Ms. Dern, how did you approach your character and bring it to another level of emotion?

All roads seem to lead back to John Green and the gift his book gave us all. The thing that excited me is that I’ve never really played a parent or even a grown-up for that matter! So it was a perfect fit in that John wrote these two people that were kind of progressive hippies from the Peace Corps who fell in love and found themselves having a kid, and in sort of a modern progressive form of parenting, raised her like she was a buddy. I think from that energy of deep respect came Hazel’s very unique and honored and respected voice. Then, with her diagnosis, these people had to become real grown-ups and learn how to parent in a different way. They get to grow up with Hazel, and with her diagnosis. I was very moved by that.

Mr. Godfrey, can you talk about what first drew you into this book?

I read it the night the book came out. An executive at my company had read it as well, and we both called each other the next morning and were like, this is tremendous, it’s a transcendent love story. I bawled my eyes out through half of the book – sometimes as a parent, sometimes as a born-again teenager. It was transcendent and made me want to live a better life just by virtue of how they were facing their situation. So I thought, I have to believe that other people are going to respond the same way. It blew me away.

How did you navigate the different tones in the film?

Boone: We had a really wonderful script that was really funny with funny moments and we hired actors that understood the tone and could speak John’s language and translate it properly. A lot of it is just finding actors that have chemistry and letting it develop organically once they start working together.

How did you use supporting characters to bring humor into the movie?

Boone: Nat Wolff was in my first film, and he’s one of the funniest people I think any of us know. He keeps us all laughing and he has really wonderful improv skills that help with a role like this where he can add little touches. He brought so much humanity to it, so it was real but also funny. Mike Birbiglia was the same way. We looked at a lot of people to play the support group counselor – that was a hard role to cast. We’re very lucky [Screenwriter] Michael Weber recommended him to us.

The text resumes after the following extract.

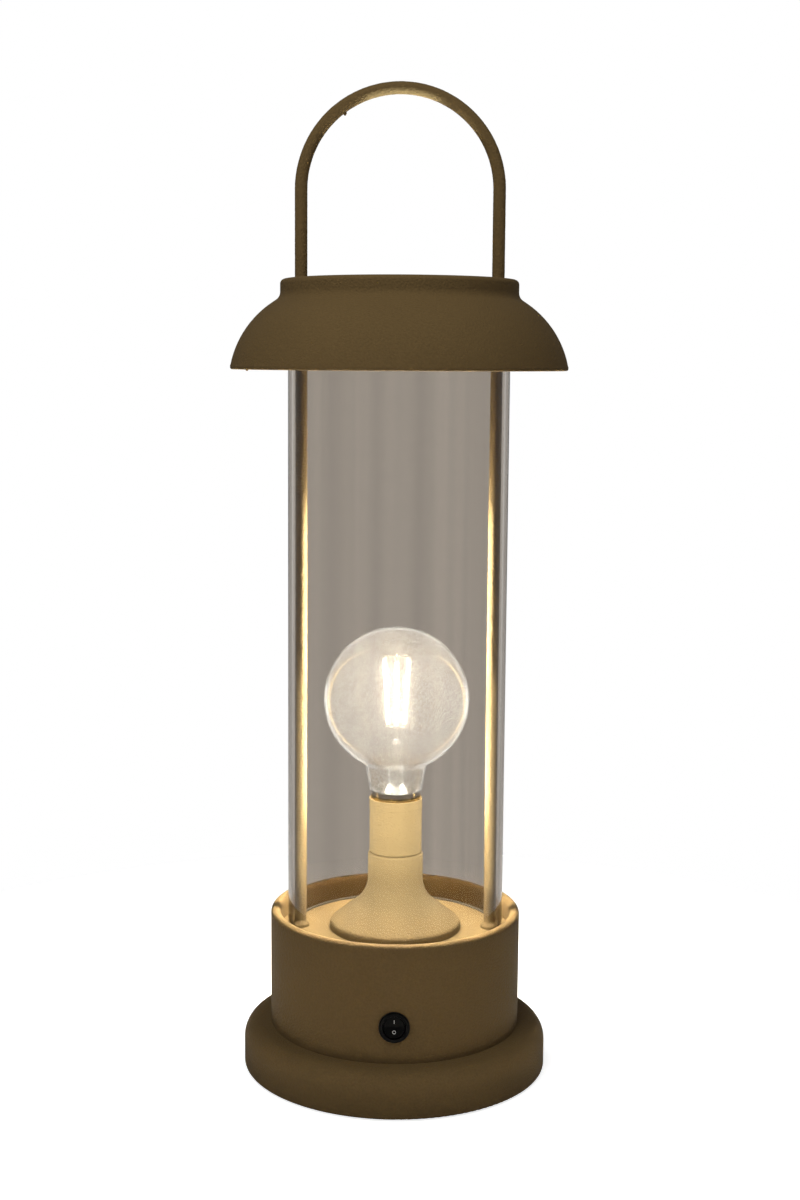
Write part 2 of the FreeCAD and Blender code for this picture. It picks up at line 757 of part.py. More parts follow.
def make_filaments():
    high_end = filament_bottom + filament_length
    hub_radius = pillar_radius + thread_clearance
    levels = ((filament_bottom - support_radius, filament_low_circle),
              (high_end + support_radius, filament_high_circle))
    spiders = [tube(pillar_radius + 3 * support_radius, hub_radius, height - support_radius,
                    height + support_radius) for height, circle in levels]
    strips = []
    for index in range(filament_count):
        angle = math.radians((index + 0.5) * 360.0 / filament_count)
        out = Vector(math.cos(angle), math.sin(angle), 0)
        low = out * filament_low_circle + Vector(0, 0, filament_bottom)
        high = out * filament_high_circle + Vector(0, 0, high_end)
        strip = Part.makeCylinder(filament_radius, (high - low).Length, low, high - low)
        for level, (height, circle) in enumerate(levels):
            spoke = Part.makeCylinder(support_radius, circle + filament_radius / 2 - hub_radius,
                                      out * hub_radius + Vector(0, 0, height), out)
            strip = strip.cut(spoke)
            spiders[level] = spiders[level].fuse(spoke)
        strips.append(strip)
    add("filaments", *strips)
    add("filament_supports", *spiders)


# ---------------------------------------------------------------- switch

def make_switch():
    """The switch is built along +Z, its bezel's back face at z = 0, and then faces the front."""
    body = turned([(0, -switch_body_length), (switch_body_radius, -switch_body_length),
                   (switch_body_radius, 0), (bezel_radius, 0),
                   (bezel_radius, bezel_thickness, bezel_round),
                   (switch_cavity_radius, bezel_thickness, bezel_round / 2),
                   (switch_cavity_radius, -switch_cavity_depth), (0, -switch_cavity_depth)])
    ear_reach = switch_body_radius + ear_height
    wall_back = -math.sqrt(drum_inner_radius ** 2 - ear_reach ** 2) - switch_facet + hole_clearance
    for side in (1, -1):
        ear = Part.makeBox(ear_height, ear_width, ear_length,
                           Vector(0, -ear_width / 2, -wall_back - ear_length))
        slope = Part.makeBox(3 * ear_height, ear_width, 2 * ear_length,
                             Vector(0, -ear_width / 2, -wall_back - ear_length))
        slope.rotate(Vector(0, 0, -wall_back - ear_length), Vector(0, 1, 0),
                     math.degrees(math.atan2(ear_height, ear_length)))
        ear = ear.common(slope)
        overlap = ear_height / 3
        ear.translate(Vector(switch_body_radius - overlap, 0, 0))
        if side < 0:
            ear.rotate(Vector(0, 0, 0), Vector(0, 0, 1), 180)
        body = body.fuse(ear)
    hole_reach = rocker_radius + pivot_reach + pivot_clearance
    pivot_hole = Part.makeCylinder(pivot_radius + pivot_clearance, 2 * hole_reach,
                                   Vector(-hole_reach, 0, -rocker_axis_depth), Vector(1, 0, 0))
    body = body.cut(pivot_hole)
    blades = []
    for side in (1, -1):
        blade = Part.makeBox(terminal_thickness, terminal_width, terminal_length + terminal_length / 2,
                             Vector(side * terminal_spacing / 2 - terminal_thickness / 2,
                                    -terminal_width / 2, -switch_body_length - terminal_length))
        body = body.cut(blade)
        blades.append(blade)
    add("switch_housing", facing(body, switch_height, switch_facet, True))
    add("switch_terminals", *[facing(blade, switch_height, switch_facet, True) for blade in blades])

    slant = math.radians(rocker_half_angle)
    rise = rocker_radius * math.tan(slant)
    profile = Part.makePolygon([
        Vector(0, -rocker_radius, -rocker_back), Vector(0, rocker_radius, -rocker_back),
        Vector(0, rocker_radius, rocker_middle + rise), Vector(0, 0, rocker_middle),
        Vector(0, -rocker_radius, rocker_middle + rise), Vector(0, -rocker_radius, -rocker_back)])
    wedge = Part.Face(profile).extrude(Vector(2 * rocker_radius, 0, 0))
    wedge.translate(Vector(-rocker_radius, 0, 0))
    disc = Part.makeCylinder(rocker_radius, rocker_back + rocker_middle + rise,
                             Vector(0, 0, -rocker_back))
    pivot_length = rocker_radius + pivot_reach
    pivot = Part.makeCylinder(pivot_radius, 2 * pivot_length,
                              Vector(-pivot_length, 0, -rocker_axis_depth), Vector(1, 0, 0))
    rocker = disc.common(wedge).fuse(pivot).removeSplitter()
    rocker.rotate(Vector(0, 0, -rocker_axis_depth), Vector(1, 0, 0), -rocker_half_angle)
    add("switch_rocker", facing(rocker, switch_height, switch_facet, True))


# ---------------------------------------------------------------- gland, terminal block and leads

def make_gland():
    body = turned([(gland_bore_radius, -gland_body_length), (gland_body_radius, -gland_body_length),
                   (gland_body_radius, 0), (gland_flange_radius, 0),
                   (gland_flange_radius, gland_flange_thickness, gland_flange_round),
                   (gland_bore_radius, gland_flange_thickness)])
    add("cord_gland", facing(body, gland_height, gland_facet, False))
    nut_corner = gland_nut_flats / math.sqrt(3)
    nut_face = math.sqrt(drum_inner_radius ** 2 - nut_corner ** 2) - gland_facet
    nut = hex_nut(gland_nut_flats, gland_body_radius + thread_clearance,
                  nut_face - gland_nut_thickness, nut_face)
    add("gland_nut", facing(nut, gland_height, gland_facet, False))


def make_wiring():
    block_x, block_y = block_centre
    width, depth, height = block_size
    entry = foot_height + block_entry_height
    block = Part.makeBox(width, depth, height,
                         Vector(block_x - width / 2, block_y - depth / 2, foot_height))
    clamps = []
    for side in (-1, 1):
        pole = Vector(block_x + side * block_pole_spacing / 2, block_y - depth / 2, entry)
        room = Part.makeCylinder(block_clamp_radius, depth, pole, Vector(0, 1, 0))
        bore = Part.makeCylinder(block_clamp_bore, depth, pole, Vector(0, 1, 0))
        block = block.cut(room)
        clamps.append(room.cut(bore))
    screw_seat = foot_height + height
    block = block.cut(cylinder(block_screw_radius + thread_clearance, foot_height, screw_seat,
                               block_x, block_y))
    add("terminal_block", block)
    add("terminal_clamps", *clamps)
    screw = screw_up(block_screw_radius - 2 * thread_clearance, block_screw_length,
                     block_screw_head_radius, block_screw_head_height, 0)
    screw.rotate(Vector(0, 0, 0), Vector(1, 0, 0), 180)
    screw.translate(Vector(block_x, block_y, screw_seat))
    add("block_screw", screw)

    blade_tip = switch_facet + switch_body_length + terminal_length
    blade_x = terminal_spacing / 2
    neutral_x = block_x + block_pole_spacing / 2
    live_x = block_x - block_pole_spacing / 2
    block_front = block_y - depth / 2
    supply_to_switch = lead([(live_x, block_front, entry), (live_x, 0, entry),
                             (-blade_x, blade_tip / 2, switch_height),
                             (-blade_x, blade_tip, switch_height)])
    switch_to_holder = lead([(blade_x, blade_tip, switch_height),
                             (blade_x, blade_tip / 2, switch_height),
                             (lead_offset, 0, (switch_height + tube_bottom) / 2),
                             (lead_offset, 0, tongue_bottom)])
    supply_to_holder = lead([(neutral_x, block_front, entry), (neutral_x, 0, entry),
                             (-lead_offset, 0, (entry + tube_bottom) / 2 - lead_bend),
                             (-lead_offset, 0, holder_floor_top)])
    add("inner_leads", supply_to_switch, switch_to_holder, supply_to_holder)


# ---------------------------------------------------------------- write the files

make_foot()
make_drum()
make_deck()
make_hoop()
make_glass()
make_roof()
make_stand()
make_holder()
make_bulb()
make_filaments()
make_switch()
make_gland()
make_wiring()

os.makedirs("parts", exist_ok=True)
for name, solids in nodes.items():
    shape = solids[0] if len(solids) == 1 else Part.makeCompound(solids)
    shape.exportStep(os.path.join("parts", name + ".step"))
    box = shape.BoundBox
    print(f"{name:20s} solids {len(shape.Solids)} valid {shape.isValid()} "
          f"volume {shape.Volume:10.1f} z {box.ZMin:7.2f} {box.ZMax:7.2f}")
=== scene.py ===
import json
import math

import bmesh
import bpy
from bpy.props import FloatProperty, FloatVectorProperty, IntProperty, PointerProperty
from mathutils import Matrix, Vector


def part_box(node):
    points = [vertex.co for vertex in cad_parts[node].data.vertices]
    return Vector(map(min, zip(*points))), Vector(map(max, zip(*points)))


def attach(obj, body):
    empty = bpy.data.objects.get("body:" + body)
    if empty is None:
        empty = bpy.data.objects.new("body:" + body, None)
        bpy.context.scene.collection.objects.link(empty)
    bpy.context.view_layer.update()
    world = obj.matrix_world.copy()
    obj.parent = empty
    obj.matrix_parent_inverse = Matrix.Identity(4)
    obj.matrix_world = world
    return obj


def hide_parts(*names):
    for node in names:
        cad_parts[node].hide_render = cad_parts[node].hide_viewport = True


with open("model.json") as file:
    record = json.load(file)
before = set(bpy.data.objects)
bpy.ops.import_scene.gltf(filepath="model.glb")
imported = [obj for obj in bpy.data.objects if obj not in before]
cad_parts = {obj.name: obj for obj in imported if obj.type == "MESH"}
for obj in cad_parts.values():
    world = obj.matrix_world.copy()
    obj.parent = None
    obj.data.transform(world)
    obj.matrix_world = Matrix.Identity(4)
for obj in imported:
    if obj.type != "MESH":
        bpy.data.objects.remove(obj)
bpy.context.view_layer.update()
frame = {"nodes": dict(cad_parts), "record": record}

bl_info = {
    "name": "Lantern Table Lamp",
    "version": (1, 0, 0),
    "blender": (4, 5, 0),
    "location": "3D View > Sidebar > Lantern",
    "description": "Dresses the frame of a lantern table lamp and sets its stage",
    "category": "Object",
}


def half_width(node):
    low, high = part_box(node)
    return (high[0] - low[0]) / 2


def bottom_of(node):
    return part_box(node)[0][2]


def top_of(node):
    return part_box(node)[1][2]


# ---------------------------------------------------------------- what a user may change

class LanternSizes(bpy.types.PropertyGroup):
    coat_grain: FloatProperty(name="Coat grain", description="Spacing of the grains in the powder coat",
                              default=0.0014, min=0.0002, unit="LENGTH")
    coat_relief: FloatProperty(name="Coat relief", description="Height of the grains in the powder coat",
                               default=0.0008, min=0.0, unit="LENGTH")
    rod_radius: FloatProperty(name="Rod radius", description="Radius of the bent rod of the hoop",
                              default=0.004, unit="LENGTH")
    shoulder_height: FloatProperty(name="Shoulder height", description="Height of the flare at each foot",
                                   default=0.0045, unit="LENGTH")
    glass_wall: FloatProperty(name="Glass wall", description="Thickness of the glass tube",
                              default=0.003, unit="LENGTH")
    top_gap: FloatProperty(name="Top gap", description="Height that the tube lost to its melted top edge",
                           default=0.0003, unit="LENGTH")
    globe_wall: FloatProperty(name="Globe wall", description="Thickness of the bulb's globe",
                              default=0.0008, unit="LENGTH")
    neck_top: FloatProperty(name="Neck top", description="Radius where the globe turns into its neck",
                            default=0.0204, unit="LENGTH")
    neck_bottom: FloatProperty(name="Neck bottom", description="Radius of the neck above the cap",
                               default=0.0173, unit="LENGTH")
    filament_radius: FloatProperty(name="Filament radius", description="Radius of one lit strip",
                                   default=0.001, unit="LENGTH")
    filament_count: IntProperty(name="Filaments", description="Lit strips in the bulb", default=6, min=1)
    mark_height: FloatProperty(name="Mark height", description="Height of the on and off marks",
                               default=0.0023, unit="LENGTH")
    bead_radius: FloatProperty(name="Paint bead", description="Radius of a bead of paint left on an edge",
                               default=0.0011, unit="LENGTH")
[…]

Godfrey: We could make an entire movie out of his outtakes. It’s so funny cause we’re doing this scene and you had wanted everyone to be sort of quiet watching him, and there were real cancer patients in the scene, and they would just start laughing in the middle of it, so Mike was like, Oh okay I’ll go again!

Boone: He was fantastic. So much of it is casting. Mike Birbiglia brought so much to that role, just the way he phrases things and his idiosyncrasies. Those are the things you look for in people, little things you like about them, and hopefully you can exploit them without them knowing!